大学入試に対応するための小論文について学習をしていきます。まずは基礎講座で小論文を書くための力を育成していきましょう。
小学生・中学生がよく書かされるのが感想文であるが、大学入試や大学入学後に必要となるのは小論文(論文)である。高校生の中には、感想文と小論文の違いが解らず混ざっている。では、2つの違いは何なのか?
感想文に関しては、自分自身が感じたことを書くことが感想文である。そのため、感じ方は人それぞれなので正解はない所である。映画を観て、「面白かった」「人物背景に興味を持つようになった」「当時の歴史について深く知りたいと思った」など正解は無数ある。もし、間違いがある場合であれば文章表現の使い方など、内容より表現方法ぐらいである。ただ、実際には授業の感想文・オープンキャンパスの感想文を書いてもらうと肯定的な意見が多い。授業の感想文の中には、否定的な意見を注意される場合もある。例えば、授業のビデオの感想で「あまり面白い内容ではなかった」と書いた際に、コメントで「何で面白くないの。○○は興味深いでしょう」と書かれたことがある。ただ、感想文は感じ方なので面白くないと感じたらそれが正解である(ただし、文章表現は幼稚であったが)
小論文は何かのテーマに対して自分の意見を書き相手を納得させる文章である。そのため、①何のテーマで話しているか(問いの設定)、②自分の意見、③説得するための論理的な文章作成の3点が必要となる。特に、高校生が苦しむのは③の論理的な文章の作成であり、感情論や曖昧な内容になっている場合が多い。
非常にわかりやすいのが問1と問2である。感覚的に感想文だとわかる中高生も多いだろう。
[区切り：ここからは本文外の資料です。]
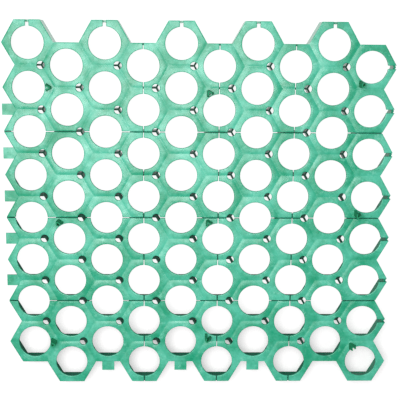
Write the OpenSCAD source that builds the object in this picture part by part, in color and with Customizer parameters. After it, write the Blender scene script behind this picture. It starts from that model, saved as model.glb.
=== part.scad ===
// Honeycomb lawn grid tile
//
// One moulding in green polyethylene: a field of hexagonal cell walls, open on
// the floor side, closed on the other side by a thin flange with a round hole in
// each cell. The tile lies on the open edges of its walls, with the flange and
// its ground spikes up. Columns run along Y and are staggered by half a cell.
// Millimetres, +Z up, origin at the centre of the tile's box on the floor.

/* [Grid] */
// Side of a hexagonal cell, between the centre lines of its walls
cell_side = 36; // [32:0.5:42]
// Number of columns of cells
columns = 10; // [6:1:14]
// Number of cells in each column
rows = 8; // [5:1:12]
// Height from the open edge of the walls to the flange face
tile_depth = 30.5; // [24:0.5:45]

/* [Walls] */
// Thickness of the walls between cells
wall = 2.4; // [1.6:0.1:3.2]
// Thickness of the outer walls
outer_wall = 2.9; // [2:0.1:4]
// Distance of the outer face beyond the outer cells' sides, as measured on wall centre lines
outer_face = 0.4; // [0:0.1:1.2]

/* [Flange] */
// Thickness of the flange
flange = 2.2; // [1.5:0.1:4]
// Diameter of the round hole in each cell
hole_d = 46; // [38:0.5:49]
// Diameter of the drain hole over a wall junction
drain_d = 11.6; // [9:0.2:15]
// Depth of a drain hole, in which the walls are cut back
drain_depth = 7.5; // [4:0.5:16]

/* [Expansion slits] */
// Width of a slit through the flange
slit = 1.4; // [1:0.1:3]
// Cells in a column between two slits across the columns
slit_rows = 2; // [1:1:4]
// Columns between two slits along the columns
slit_columns = 2; // [2:2:4]
// Depth of a slit's groove in the top of a wall under it, below the flange
slit_bed = 0.5; // [0.2:0.1:2]

/* [Coupling slots] */
// Width of a slot from a cell's hole to the tile's edge
slot = 5; // [3:0.2:8]
// Depth of the outer wall's notch in a slot, below the flange face
slot_depth = 9; // [5:0.5:16]

/* [Coupling tongues] */
// Width of a side tongue
side_tongue_w = 16; // [12:0.5:20]
// Width of an end tongue
end_tongue_w = 18; // [12:0.5:20]
// Thickness of a tongue
tongue_t = 2; // [1.4:0.1:3]
// Reach of a side tongue beyond the notch it starts in
side_tongue_reach = 20; // [14:0.5:24]
// Reach of an end tongue beyond the end wall's centre line
end_tongue_reach = 14; // [8:0.5:20]
// Drop of a tongue's face below the flange face
tongue_drop = 0.4; // [0.2:0.1:1]
// Diameter of the ejector mark in the middle of a tongue
mark_d = 5; // [3:0.5:8]
// Depth of that mark
mark_depth = 0.5; // [0.2:0.1:0.8]

/* [Ground spikes] */
// Height of a spike over the flange face
spike_h = 18; // [10:1:35]
// Length of each arm of a spike's section, at its foot
spike_arm = 7; // [5:0.2:8]
// Clear length of the hook at the end of each arm
spike_hook = 1; // [0.4:0.2:2]
// Clear width of a spike's channel at its web
spike_gap = 0.6; // [0.4:0.2:2]
// Angle between the two arms of a spike
spike_angle = 60; // [40:5:90]
// Thickness of a spike's arms at its foot
spike_t = 2.5; // [1.4:0.1:3]
// Size of a spike's tip as a part of its foot
spike_taper = 0.6; // [0.3:0.05:0.9]
// Distance from the wall junction to the corner of a spike
spike_inset = 4.4; // [2:0.2:5]

/* [Hidden] */
$fn = 64;
// Length by which a cut runs past the face it opens in
over = 1;
// Distance between opposite wall centre lines of a cell, the pitch along a column
row_pitch = sqrt(3) * cell_side;
// Distance between the centre lines of neighbouring columns
column_pitch = 1.5 * cell_side;
// Height of the flange's underside
flange_z = tile_depth - flange;
// Extents of the cell field's outer faces, from the centre of the first cell
field_left = -cell_side - 2 * outer_face / sqrt(3);
field_right = (columns - 1) * column_pitch + cell_side + 2 * outer_face / sqrt(3);
field_top = row_pitch / 2 + outer_face;
field_bottom = -rows * row_pitch - outer_face;
// Extents with the tongues
box_left = min(field_left, -cell_side / 2 - side_tongue_reach);
box_bottom = min(field_bottom, -(rows - 0.5) * row_pitch - end_tongue_reach);
// Turn of the spike at each of nine places, column by column from the left
SPIKE_TURNS = [[180, 300, 180], [300, 300, 60], [60, 60, 300]];
// Cells between two spikes along a row and along a column
spike_columns = 4;
spike_rows = 3;

// Centre of the cell in column k and row r, both counted from 0
function cell(k, r) = [k * column_pitch, -r * row_pitch - (k % 2) * row_pitch / 2];

// Corner i of a cell, counted from the right-hand one against the clock
function corner(k, r, i) = cell(k, r) + cell_side * [cos(60 * i), sin(60 * i)];

// Centre line of the outer walls, clockwise from the top left
function field_path() = concat(
    [for (k = [0:columns - 1], i = [2, 1]) corner(k, 0, i)],
    [for (r = [0:rows - 1], i = [0, 5]) corner(columns - 1, r, i)],
    [corner(columns - 1, rows - 1, 4)],
    [for (k = [columns - 2:-1:0], i = [5, 4]) corner(k, rows - 1, i)],
    [for (r = [rows - 1:-1:1], i = [3, 2]) corner(0, r, i)],
    [corner(0, 0, 3)]
);

// Unit vector from a to b
function toward(a, b) = (b - a) / norm(b - a);

// A clockwise path moved out by d, with its corners kept sharp
function grown(path, d) = [
    for (i = [0:len(path) - 1])
        let (n = len(path),
             u = toward(path[(i + n - 1) % n], path[i]),
             v = toward(path[i], path[(i + 1) % n]),
             out = [-(u + v).y, (u + v).x])
        path[i] + out * d / (1 + u * v)
];

// Points at distance d to the left of an open path
function beside(path, d) = [
    for (i = [0:len(path) - 1])
        let (n = len(path),
             u = toward(path[max(i - 1, 0)], path[max(i, 1)]),
             v = toward(path[min(i, n - 2)], path[min(i + 1, n - 1)]),
             left = [-(u + v).y, (u + v).x])
        path[i] + left * d / (1 + u * v)
];

// A list in reverse order
function turned_round(list) = [for (i = [len(list) - 1:-1:0]) list[i]];

// Every cell, as [column, row]
CELLS = [for (k = [0:columns - 1], r = [0:rows - 1]) [k, r]];

// Outline of the whole cell field, over its outer walls
module field_outline() {
    polygon(grown(field_path(), outer_face));
}

// The honeycomb walls, from the floor to the flange
module cell_walls() {
    linear_extrude(flange_z)
        difference() {
            field_outline();
            for (c = CELLS)
                translate(cell(c[0], c[1]))
                    circle(r = cell_side - wall / sqrt(3), $fn = 6);
        }
}

// The outer walls, a closed band along the outline
module outer_walls() {
    linear_extrude(flange_z)
        difference() {
            field_outline();
            polygon(grown(field_path(), outer_face - outer_wall));
        }
}

// The flange with a round hole in each cell
module flange_plate() {
    translate([0, 0, flange_z])
        linear_extrude(flange)
            difference() {
                field_outline();
                for (c = CELLS)
                    translate(cell(c[0], c[1]))
                        circle(d = hole_d);
            }
}

// Drain holes over the inner wall junctions
module drain_holes() {
    for (k = [0:columns - 2], r = [0:rows - 2])
        translate(concat(corner(k, r, 5), tile_depth - drain_depth))
            cylinder(h = drain_depth + over, d = drain_d);
}

// Slits across all columns, every slit_rows cells
module cross_slits() {
    length = field_right - field_left + 2 * over;
    for (r = [slit_rows:slit_rows:rows - 1])
        translate([field_left - over, -r * row_pitch - slit / 2, flange_z - slit_bed])
            cube([length, slit, slit_bed + flange + over]);
}

// Slits along the columns, every slit_columns columns
module column_slits() {
    length = field_top - field_bottom + 2 * over;
    for (k = [slit_columns + 1:slit_columns:columns - 2])
        translate([k * column_pitch - slit / 2, field_bottom - over, flange_z - slit_bed])
            cube([slit, length, slit_bed + flange + over]);
}

// A slot from a cell's hole, along X, through its outer wall
module slot_cut(reach) {
    translate([0, -slot / 2, flange_z - over])
        cube([reach, slot, flange + 2 * over]);
    translate([hole_d / 2, -slot / 2, tile_depth - slot_depth])
        cube([reach - hole_d / 2, slot, slot_depth + over]);
}

// Coupling slots: at the right corner of the last column's cells, and at the
// top of every second column
module coupling_slots() {
    for (r = [0:rows - 2])
        translate(cell(columns - 1, r))
            slot_cut(cell_side + wall + over);
    for (k = [0:2:columns - 1])
        translate(cell(k, 0))
            rotate(90)
                slot_cut(row_pitch / 2 + wall + over);
}

// A tongue along -X from its root, free from the length "hidden" on, with an
// ejector mark in the middle of what is free
module tongue(reach, width, hidden) {
    translate([0, 0, tile_depth - tongue_drop - tongue_t])
        difference() {
            translate([-reach, -width / 2])
                cube([reach, width, tongue_t]);
            translate([-(reach + hidden) / 2, 0, tongue_t - mark_depth])
                cylinder(h = mark_depth + over, d = mark_d);
        }
}

// Tongues that reach under the next tile: in the notches of the first column,
// and on the end walls of every second column
module coupling_tongues() {
    for (r = [1:rows - 3])
        translate(corner(0, r, 4))
            tongue(side_tongue_reach, side_tongue_w, side_tongue_w / (2 * sqrt(3)));
    for (k = [2:2:columns - 3])
        translate(cell(k, rows - 1) - [0, row_pitch / 2])
            rotate(90)
                tongue(end_tongue_reach, end_tongue_w, outer_face);
}

// Centre line of a spike's section: hook, arm, web, arm and hook
function spike_path() =
    let (half = spike_angle / 2,
         root = [0, (spike_gap + spike_t * tan(45 - half / 2)) / 2],
         bend = root + spike_arm * [cos(half), sin(half)],
         tip = bend + (spike_hook + spike_t / 2) * [sin(half), -cos(half)],
         upper = [tip, bend, root])
    concat(upper, [for (p = turned_round(upper)) [p.x, -p.y]]);

// One ground spike: a narrow channel that tapers to its tip, with its web near
// a wall junction, its arms open towards the middle of a cell, and the ends of
// its arms hooked towards each other near the hole's rim
module ground_spike() {
    translate([spike_inset, 0, tile_depth - flange / 2])
        linear_extrude(spike_h + flange / 2, scale = spike_taper)
            polygon(concat(beside(spike_path(), spike_t / 2),
                           turned_round(beside(spike_path(), -spike_t / 2))));
}

module ground_spikes() {
    for (i = [0:floor((columns - 2) / spike_columns)], j = [0:floor((rows - 2) / spike_rows)])
        translate(corner(spike_columns * i, 1 + spike_rows * j, 0))
            rotate(SPIKE_TURNS[i % 3][j % 3])
                ground_spike();
}

module grid_tile() {
    color("mediumaquamarine")
        translate([-(box_left + field_right) / 2, -(field_top + box_bottom) / 2, 0])
            difference() {
                union() {
                    cell_walls();
                    outer_walls();
                    flange_plate();
                    coupling_tongues();
                    ground_spikes();
                }
                drain_holes();
                cross_slits();
                column_slits();
                coupling_slots();
            }
}

grid_tile();
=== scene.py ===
# %% [markdown]
# # A plastic lawn grid tile
#
# The tile is one moulding in green polyethylene: a honeycomb of cell walls under a thin flange with a round hole
# in each cell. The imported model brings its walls, holes, slits, tongues and spikes at their real size. This
# script adds what the mould leaves on the surface: the flange's rolled edges, the sink marks over the walls
# and the finish of the plastic. It also sets the camera, the floor and the light.
#
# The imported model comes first, because everything else takes its place from it. All lengths are in metres.

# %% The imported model
import math

import bpy
import numpy as np
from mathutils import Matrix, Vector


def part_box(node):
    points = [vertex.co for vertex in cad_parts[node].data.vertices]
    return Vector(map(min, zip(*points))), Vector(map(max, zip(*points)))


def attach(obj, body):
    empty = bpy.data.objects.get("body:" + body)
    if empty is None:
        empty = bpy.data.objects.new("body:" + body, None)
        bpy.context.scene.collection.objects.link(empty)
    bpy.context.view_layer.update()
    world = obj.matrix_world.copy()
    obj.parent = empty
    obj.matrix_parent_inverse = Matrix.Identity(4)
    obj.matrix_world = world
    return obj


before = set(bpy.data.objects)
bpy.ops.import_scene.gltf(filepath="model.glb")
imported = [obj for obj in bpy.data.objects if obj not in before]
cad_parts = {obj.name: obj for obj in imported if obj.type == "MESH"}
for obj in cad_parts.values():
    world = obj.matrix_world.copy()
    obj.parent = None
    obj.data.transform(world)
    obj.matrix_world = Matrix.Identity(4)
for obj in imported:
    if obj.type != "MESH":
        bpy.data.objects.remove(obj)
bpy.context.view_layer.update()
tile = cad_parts["grid_tile"]
low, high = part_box("grid_tile")
print("tile size in mm:", [round(1000 * (b - a), 1) for a, b in zip(low, high)])

# %% [markdown]
# ## The grid
#
# The driving sizes are those of the moulding. A cell's place follows from them and from the tile's box: its right
# edge is the last column's outer corner, and its far edge is the first row's outer wall. Columns run along Y, and
# every second one is moved half a cell towards the viewer.

# %% Driving sizes
cell_side = 0.036
columns = 10
rows = 8
outer_face = 0.0004
face_height = 0.0305
hole_radius = 0.023
drain_radius = 0.0058
pit_floor = 0.023
slit_half = 0.0007
slit_rows = 2
slit_columns = 2
slot_half = 0.0025

apothem = math.sqrt(3) / 2 * cell_side
column_pitch = 1.5 * cell_side
first_x = high.x - (columns - 1) * column_pitch - cell_side - 2 * outer_face / math.sqrt(3)
first_y = high.y - apothem - outer_face
side_angles = np.radians(30 + 60 * np.arange(6))
corner_angles = np.radians(60 * np.arange(6))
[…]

ただ、良く間違えるのは問3である。もちろん、問3も感想文である。ただ、少子高齢化や社会保障などの言葉を使われることで難しい文章だと考えてしまうが、不安に感じたと言っている様に感想文になる。
小論文と感想文の大きな違いは、①問いの設定がある、②「YES/NO」で自分の立場を明確にする、③読み手を説得する文章を作成する必要があります。
感想文は自分自身が感じた内容なので相手を説得するのではなく感じたことを伝えることが重点になります。一方で、小論文は相手を説得する必要があります。要は、自分の考えを相手にわかってもらうために論理的な文章をつくる必要があります。そして、そもそも何について相手を説得しようとしているかを明確にしましょう。それが、「問い」の設定です。例えば、「異文化理解を進めるために何をすべきか」「子どもはSNSを禁止すべきか」「大学に言う理由は何か」などになります。この問いで何について話すかを知ることができます。
小論文では「YES/NO」の立場を明確にする必要があります。どちらの立場に立っても間違いではありませんが、問2の様にボランティアの参加については、看護医療系など奉仕精神を求めている学校ではNOの立場で書かないことが無難でしょう。それ以外にも道徳的に良くない方では入試用の小論文では避けた方が無難になるでしょう。
小論文に関しては、採点のポイントに①文章の使用方法、②文章の構成、③文章の内容の3点があります。細かい内容は次回に取り組みますが、まずは落ちない文章の書き方をする努力をしましょう。